Court documents identified the suspect as Antonio Martinez, also known as Muhammad Hussain.
He is alleged to have told an undercover FBI source in October that he was seeking to attack and kill military personnel.
In conversations through his Facebook account, Martinez allegedly told the source that all he thinks about is jihad.
The documents say Martinez talked with the source about shooting people inside the center and burning the building.
The arrest follows a series of sting operations by law enforcement agencies involving terrorism plots, including one case in which an Oregon man was arrested last month
on charges he tried to detonate a car bomb near a Christmas tree lighting ceremony in Portland.
- Only on msnbc.com
A senior FBI official told NBC News the suspect had been under surveillance for two months, was given a phony bomb and was then arrested after trying to detonate it at the recruitment center.
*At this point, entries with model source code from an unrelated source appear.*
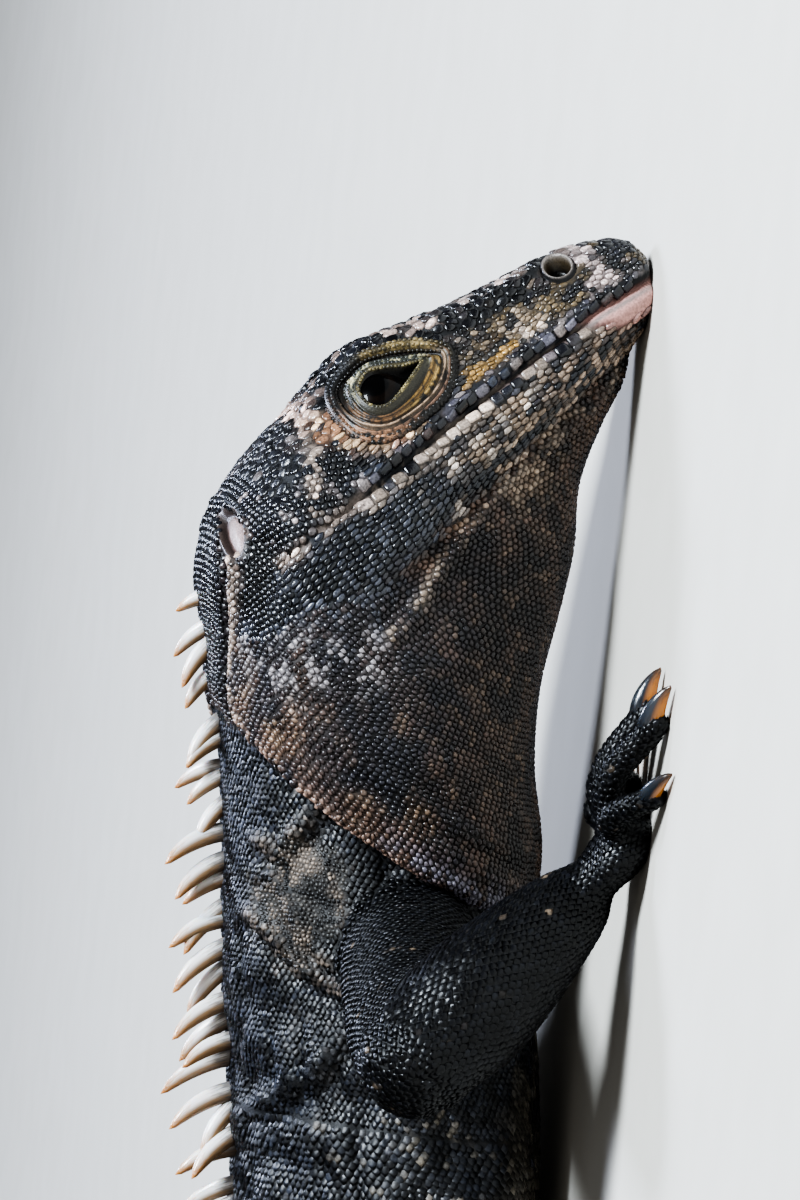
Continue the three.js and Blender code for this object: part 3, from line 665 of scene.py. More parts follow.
SOFT = {(HEAD_PART, THROAT): 5, (TORSO_PART, TAIL_PART): 8, (TORSO_PART, UPPER): 7, (UPPER, LOWER): 4.5,
        (LOWER, PALM): 3.5, (PALM, TOE): 2.2, (THROAT, TORSO_PART): 1.0, (HEAD_PART, TORSO_PART): 3}
radius = np.array([SOFT.get(tuple(two), 1.5) for two in pair.tolist()])
soft = (1 - smooth(0, 1, second / radius)) * (second < FAR)
sides = np.vstack([skin_faces[:, [0, 1]], skin_faces[:, [1, 2]], skin_faces[:, [2, 0]]])
edges = np.unique(np.sort(sides, axis=1), axis=0)
ends = np.vstack([edges, edges[:, ::-1]])
degree = np.bincount(ends[:, 0], minlength=len(skin_points))


def relax(points, share, rounds):
    for _ in range(rounds):
        mean = np.stack([np.bincount(ends[:, 0], points[ends[:, 1], k], len(points)) for k in range(3)], 1)
        points = points + share[:, None] * 0.6 * (mean / degree[:, None] - points)
    return points


skin_points = relax(skin_points, soft, ROUNDS)
print("points in each part:", dict(zip(GROUPS, np.bincount(skin_part, minlength=8).tolist())))

# %% [markdown]
# ## Sculpting the skin
#
# The relief that makes a face is cut into the skin as a sculptor would: ridges and grooves along short
# paths, each with a height and a width. On the head, the paths are given by the distance back from the
# mouth's tip and the height above the mouth line, so both sides get the same. The skin is sunk where a lid,
# a nostril or an ear will be set in as a finer piece of its own.

# %% Paths and outlines on the head
MOUTH = [(-1, .6), (2, 1.0), (8, 1.7), (20, 2.1), (32, 2.0), (44, 1.8), (51, 1.6), (59, 1.4), (70, .9),
         (76, -.6)]
BROW = [(29, 14.4), (33, 16.3), (38, 17.7), (43, 18.1), (48, 17.2), (52.5, 15.6)]
CANTHUS = [(29, 14.4), (21, 12.9), (13, 12.6)]
EAR_HOLLOW = [(71, 3.5), (77, -1.5)]
MANDIBLE = [(203, 1), (194, 7.4), (184, 17.2), (177, 22.9), (170.4, 27.2), (165.6, 30.2), (161, 32.2),
            (156, 36)]
NAPE_GROOVE = [(168, 12.4), (163, 14.2), (157, 13.6), (152, 12), (147, 11.4), (142.5, 11), (139.5, 13.5)]
SHOULDER_FOLDS = [[(124, 51), (121.5, 48), (124, 47.4), (130, 43)],
                  [(118.5, 48.4), (110.5, 44.4), (107, 40)], [(113, 51), (106.5, 44.5), (103, 37)],
                  [(99, 35), (91, 40), (84, 48)], [(104, 52), (94, 49), (80, 51)]]
EYE = dict(at=43.0, up=12.9)
# Three rings round the eye: the opening, the crease of the lid and the lid's outer edge.
OPENING = [(45.7, 12.3), (45.1, 13.8), (42.6, 14.6), (40.3, 13.7), (38.0, 12.4), (36.2, 11.9), (35.2, 11.5),
           (37.6, 10.8), (40.8, 9.9), (43.4, 9.6), (45.2, 10.6)]
LID_FOLD = [(48.6, 12.5), (47.3, 15.6), (42.4, 16.7), (38.6, 15.6), (35.5, 14.0), (33.3, 12.4), (31.9, 10.4),
            (34.6, 7.8), (38.8, 6.7), (44.5, 7.1), (47.6, 9.2)]
LID_EDGE = [(51.4, 12.6), (49.3, 16.6), (42.6, 17.9), (37.6, 16.9), (34.0, 15.4), (31.2, 13.2), (29.4, 10.2),
            (33.0, 5.9), (38.0, 4.5), (45.2, 4.8), (50.0, 7.4)]


def reach(points, path):
    best = np.full(len(points), 1e9)
    for a, b in zip(np.array(path, float), np.array(path, float)[1:]):
        part = np.clip((points - a) @ (b - a) / ((b - a) @ (b - a)), 0, 1)
        best = np.minimum(best, np.linalg.norm(points - a - part[:, None] * (b - a), axis=1))
    return best


def loop(points, count):
    p = np.array(points, float)
    t = np.arange(count) / count * len(p)
    i = np.floor(t).astype(int)
    before, a, b, after = (p[(i + k) % len(p)] for k in (-1, 0, 1, 2))
    return rounded_step(before, a, b, after, (t - i)[:, None])


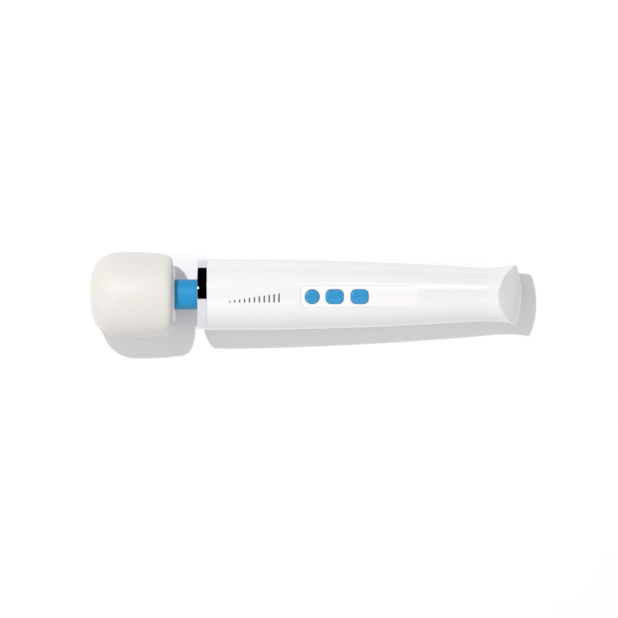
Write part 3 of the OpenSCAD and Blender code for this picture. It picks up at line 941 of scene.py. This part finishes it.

The Armed Forces Career Center, located in a shopping center, houses Army, Air Force and Marine Corps recruiters.
Officials said he gave off repeated warning signs before the sting began, trying at least three times to persuade people he knew to get him guns. He also posted videos online advocating violent jihad, they said.
An official told the Associated Press that the suspect is a United States citizen.
Authorities said there is no evidence the man is tied to the recent shootings at military recruiting centers in the Washington, D.C. metro area. An unknown person shot at military buildings at least five times between Oct. 16 and Nov. 2. No one was injured in the shootings.